Craig Porte, Managing Director, Civica Care Asia-Pacific

In this guest post, Craig Porte – Managing Director at Civica Care, shares his views on the importance of investment in systems and interoperability to provide better quality of service and improvements in staff management.

The recommendations on aged care handed down by the royal commission have the potential to transform the aged care sector over the coming years.

However, while a rights-based system in which entitlement to care and support would no longer be capped but based on needs and preferences is a laudable goal, there is a significant need to address quality of care before putting more elderly people into the system.

While the commission suggests introducing a new oversight body – an independent inspector-general to investigate and monitor governance of the aged care system – quality of care would be significantly improved if the current regulator saw to it that providers close the gaps in their disjointed technology systems.

Too often today, systems that are not designed for the sector’s needs mean important data about quality and risk isn’t captured or interpreted appropriately or doesn’t flow up to senior management and the board in a timely fashion – or at all. Yet it is only by having better information about what is going on in your organisation that senior management can make better decisions on matters of quality and risk, improving the services delivered.

Improving quality also demands employing more of the right people. In this regard the commission’s call for improved workforce conditions and capabilities is important. Providers must bring in people who are appropriately trained, have the necessary certificates, and know what they’re doing. That will require a review of pay levels, which remain the biggest impediment to more qualified people entering the market.

While additional funding is welcome, it’s critical that government and care providers improve efficiency through better interoperability.

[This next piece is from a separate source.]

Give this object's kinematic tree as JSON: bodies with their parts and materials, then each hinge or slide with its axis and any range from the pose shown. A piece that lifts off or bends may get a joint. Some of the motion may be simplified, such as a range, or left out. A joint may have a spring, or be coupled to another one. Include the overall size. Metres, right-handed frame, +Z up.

This would allow providers to get more out of every dollar allocated and have flow on effects in terms of the quantity and quality of care workers who can be brought into the system. Presently, much of the information in the care community sits in siloed systems, creating delays, doubling handling and adding to the likelihood of errors.

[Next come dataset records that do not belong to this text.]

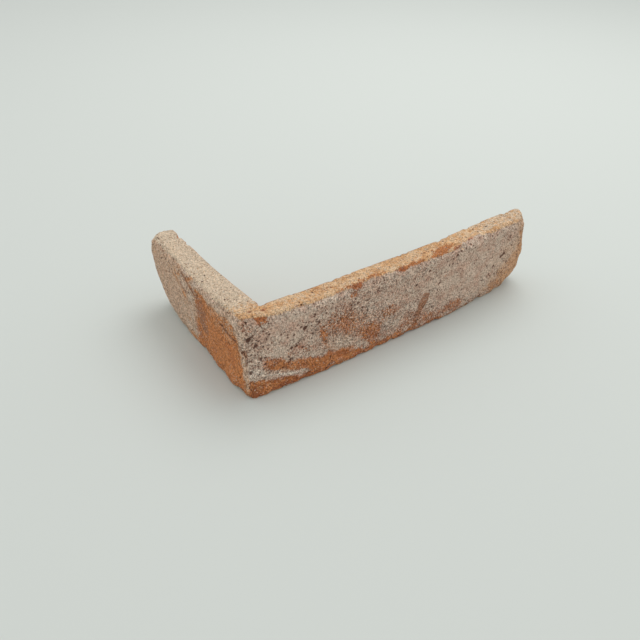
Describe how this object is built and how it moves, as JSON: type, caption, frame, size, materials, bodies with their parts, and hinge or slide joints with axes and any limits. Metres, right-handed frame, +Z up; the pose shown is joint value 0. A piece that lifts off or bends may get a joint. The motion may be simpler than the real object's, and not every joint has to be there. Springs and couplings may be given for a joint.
{
  "type": "corner brick slip",
  "caption": "L-shaped corner slip sawn from an old fired-clay brick, for facing an outside wall corner, with worn faces and rounded ends.",
  "frame": {"origin": "middle of the box's base, on the level that the lower bed rests on", "axes": "+X along the long leg away from the corner, +Y along the short leg away from the corner, +Z up from the lower bed; the outer faces look towards -Y and -X and the sawn backs towards +Y and +X"},
  "size_m": [0.2422, 0.1333, 0.057],
  "materials": {
    "fired_clay": "old orange fired clay under a worn, patchy wash of pale lime and sand, matt and pitted"
  },
  "bodies": {
    "root": {"corner_slip": "fired_clay"}
  },
  "joints": []
}
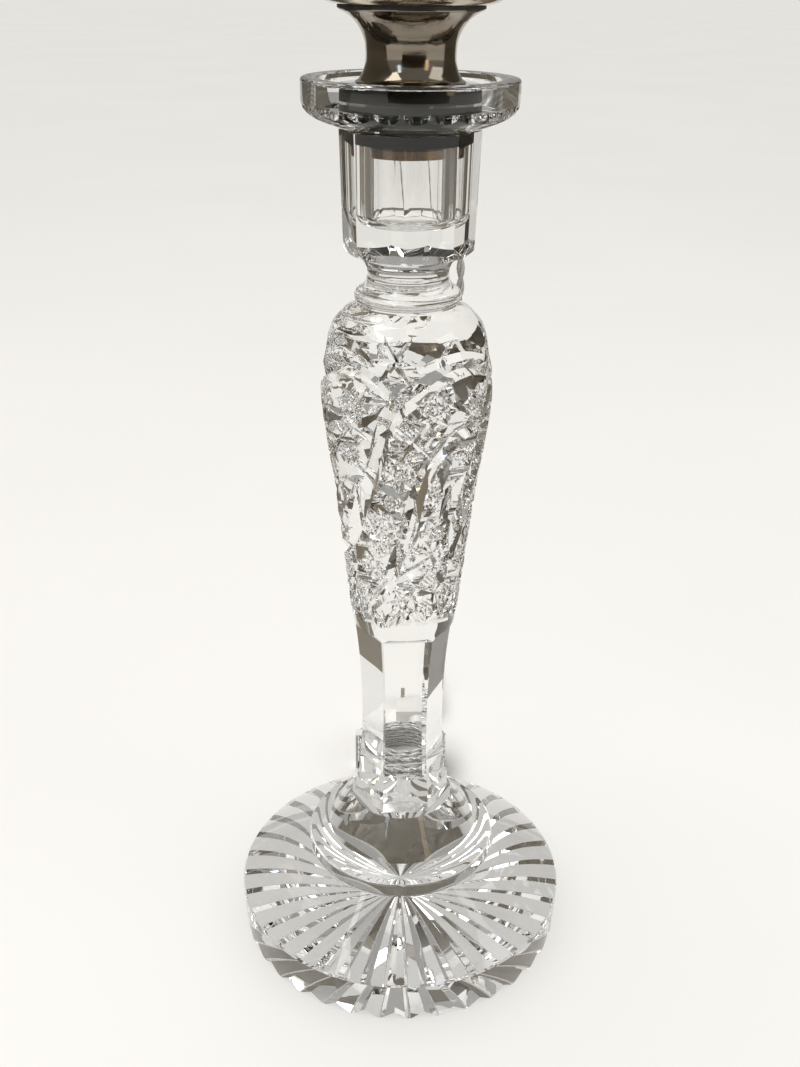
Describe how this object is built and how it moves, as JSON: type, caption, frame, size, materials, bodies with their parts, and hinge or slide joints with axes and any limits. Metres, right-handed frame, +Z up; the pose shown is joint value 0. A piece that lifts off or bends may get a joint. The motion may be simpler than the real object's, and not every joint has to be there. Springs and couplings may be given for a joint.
{
  "type": "glass candlestick lamp",
  "caption": "Tall cut-glass candlestick with rayed foot, faceted stem, swirl-cut body and flanged candle cup, fitted with a plated lampholder and cord.",
  "frame": {"origin": "on the table, under the middle of the foot", "axes": "+Z up along the glass, the front towards -Y, the cord at the back towards +Y"},
  "size_m": [0.1014, 0.1877, 0.3224],
  "materials": {
    "cut_glass": "polished, clear",
    "plated": "bright silver plate, worn",
    "brass": "dull",
    "bung_rubber": "matt",
    "black_rubber": "matt",
    "insert_moulding": "glossy",
    "liner_board": "matt",
    "screw_metal": "rolled",
    "key_moulding": "glossy",
    "cord_sheath": "clear over tinned wire",
    "lead_sheath": "matt",
    "plug_moulding": "satin"
  },
  "bodies": {
    "root": {"glass_foot": "cut_glass", "glass_stem": "cut_glass", "glass_body": "cut_glass", "glass_cup": "cut_glass", "cord": "cord_sheath", "cord_coil": "cord_sheath", "coil_tie": "plug_moulding", "cord_tail": "cord_sheath", "plug_body": "plug_moulding", "plug_blades": "brass"},
    "fitting": {"rubber_bung": "bung_rubber", "clamp_plate": "brass", "threaded_tube": "brass", "neck": "plated", "neck_gasket": "black_rubber", "cord_bushing": "black_rubber", "lead_wires": "lead_sheath", "pan": "plated", "pan_washer": "plated", "locknut": "brass", "holder_cap": "plated", "cap_set_screw": "brass", "holder_shell": "plated", "insulating_liner": "liner_board", "holder_insert": "insert_moulding", "screw_shell": "screw_metal", "centre_contact": "brass", "terminal_screws": "brass"},
    "key": {"turn_key": "key_moulding"}
  },
  "joints": [
    {"name": "fitting_lift", "type": "slide", "parent": "root", "child": "fitting", "axis": [0, 0, 1], "range_m": [0, 0.045]},
    {"name": "key_turn", "type": "hinge", "parent": "fitting", "child": "key", "pos_m": [0.025, 0, 0.2911], "axis": [1, 0, 0], "continuous": true}
  ]
}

Civica has worked with the Department of Health on aged care platforms including Medicare Online and My Aged Care, and the National Disability Insurance Scheme, co-designing API-based solutions that enhance the electronic transfer of information between government and service providers within the health ecosystem.

These partnerships are helping to improve the e-referral and business to government processes so that those who are referring patients to MyAgedCare and onto service providers – GPs and hospitals, for example – have a standardised electronic portal for capturing and sharing that information, and payment processes are efficient.

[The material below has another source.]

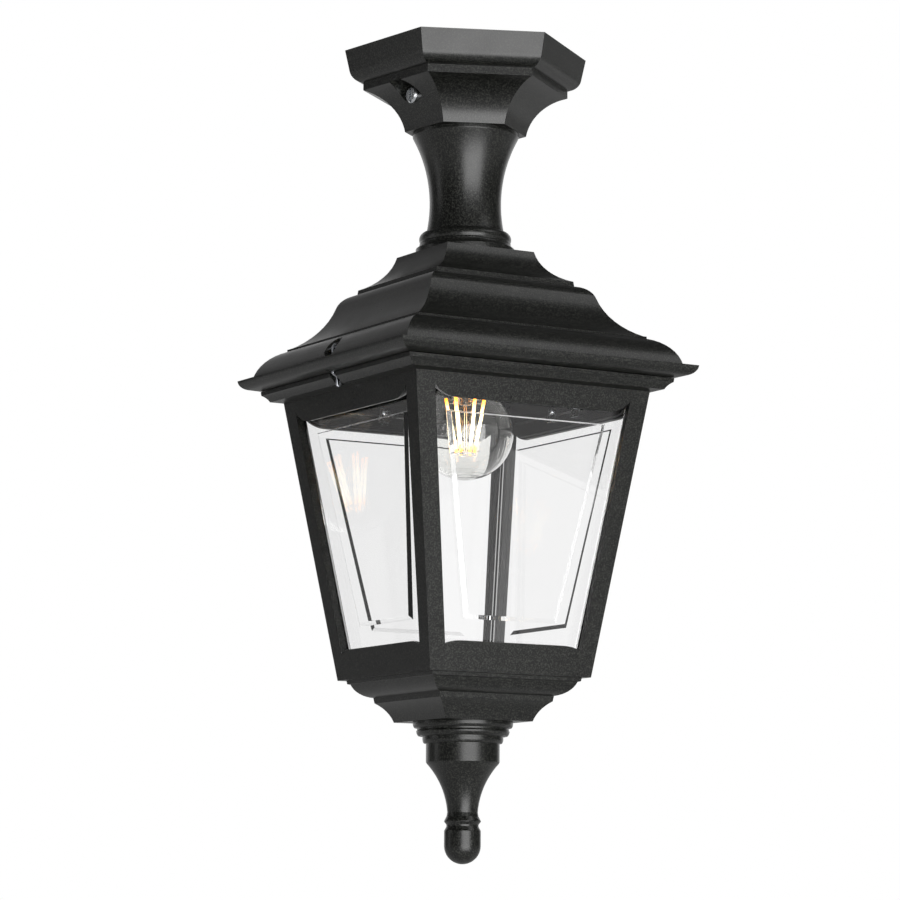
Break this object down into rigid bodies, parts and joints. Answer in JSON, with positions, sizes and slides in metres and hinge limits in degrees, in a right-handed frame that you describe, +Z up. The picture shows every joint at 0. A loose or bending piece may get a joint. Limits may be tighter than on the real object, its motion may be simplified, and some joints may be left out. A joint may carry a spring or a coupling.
{
  "type": "porch ceiling lantern",
  "caption": "Square tapered black metal lantern with bevelled glass panes, hung from a hexagonal ceiling canopy on a flared neck, with a hinged latched cage around a screw lamp.",
  "frame": {"origin": "centre of the flat ceiling face on top of the bracket and canopy", "axes": "+Z up out of the ceiling face, -Y to the front pane, -X to the latch side, +X to the hinge side"},
  "size_m": [0.21, 0.21, 0.5076],
  "materials": {
    "black_coat": "satin black powder coat with a fine grain, over cast aluminium",
    "zinc_steel": "bright zinc plating",
    "spring_steel": "drawn spring steel wire",
    "brass": "plain turned brass",
    "block_plastic": "moulded white plastic",
    "porcelain": "white glazed lampholder body",
    "live_sleeve": "brown wire insulation",
    "neutral_sleeve": "blue wire insulation",
    "earth_sleeve": "green and yellow wire insulation",
    "pane_glass": "clear bevelled glass",
    "bulb_glass": "clear lamp glass",
    "lamp_cap_metal": "plated screw cap",
    "cap_insulator": "black insulating glass",
    "filament": "warm glowing filament strip"
  },
  "bodies": {
    "fixture": {"ceiling_bracket": "zinc_steel", "earth_screw": "brass", "canopy": "black_coat", "canopy_screws": "zinc_steel", "terminal_block": "block_plastic", "terminal_tubes": "brass", "terminal_screw": "zinc_steel", "live_wire": "live_sleeve", "neutral_wire": "neutral_sleeve", "earth_wire": "earth_sleeve", "threaded_tube": "zinc_steel", "tube_nuts": "zinc_steel", "tube_washers": "zinc_steel", "neck": "black_coat", "roof": "black_coat", "lampholder_body": "porcelain", "lampholder_shell": "brass", "lampholder_contact": "brass", "hinge_pin": "zinc_steel", "latch_pin": "zinc_steel"},
    "cage": {"cage_ring": "black_coat", "ring_screws": "zinc_steel", "front_frame": "black_coat", "right_frame": "black_coat", "back_frame": "black_coat", "left_frame": "black_coat", "front_glass": "pane_glass", "right_glass": "pane_glass", "back_glass": "pane_glass", "left_glass": "pane_glass", "glass_clips": "zinc_steel", "glass_clip_screws": "zinc_steel", "base": "black_coat", "base_screws": "zinc_steel", "finial": "black_coat", "finial_stud": "zinc_steel", "finial_nut": "zinc_steel", "finial_washer": "zinc_steel"},
    "latch": {"latch_clip": "spring_steel"},
    "lamp": {"lamp_glass": "bulb_glass", "lamp_cap": "lamp_cap_metal", "lamp_insulator": "cap_insulator", "lamp_stem": "bulb_glass", "lamp_leads": "zinc_steel", "lamp_filaments": "filament"}
  },
  "joints": [
    {"name": "cage_hinge", "type": "hinge", "parent": "fixture", "child": "cage", "pos_m": [0.0975, 0, -0.214], "axis": [0, -1, 0], "range_deg": [0, 90]},
    {"name": "latch_swing", "type": "hinge", "parent": "fixture", "child": "latch", "pos_m": [-0.0921, 0, -0.195], "axis": [0, 1, 0], "range_deg": [0, 12], "stiffness_Nm_per_rad": 0.02},
    {"name": "lamp_release", "type": "slide", "parent": "fixture", "child": "lamp", "axis": [0, 0, -1], "range_m": [0, 0.03]}
  ]
}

Investment in technology will also be critical to expedite onboarding of new workers needed to respond to the high level of unmet needs that already exists in the sector today – as well as those of a growing ageing population.

The paper-based systems many providers use today can see delays of a month or more to get new employees into the system, ensure their certificates are in order, and rostered to provide care. This is contributing to a backlog in unmet needs and low quality of care, as there simply aren’t enough people available when they are needed. It also means that funding is often available – as would-be clients have received care packages – but cannot be spent due to lack of carers to deliver the care. Returning to the issue of quality, many providers operate rostering and HR systems that are separate and not integrated, which can mean that lapses in qualifications or certificates are not picked up on soon enough.

The royal commission’s recommendations have the potential to create much needed change. But without investment in technology to streamline workflows, integrate disjointed systems and improve risk management, closing the information and care gap and improving access to quality care for elderly Australians will remain a challenge.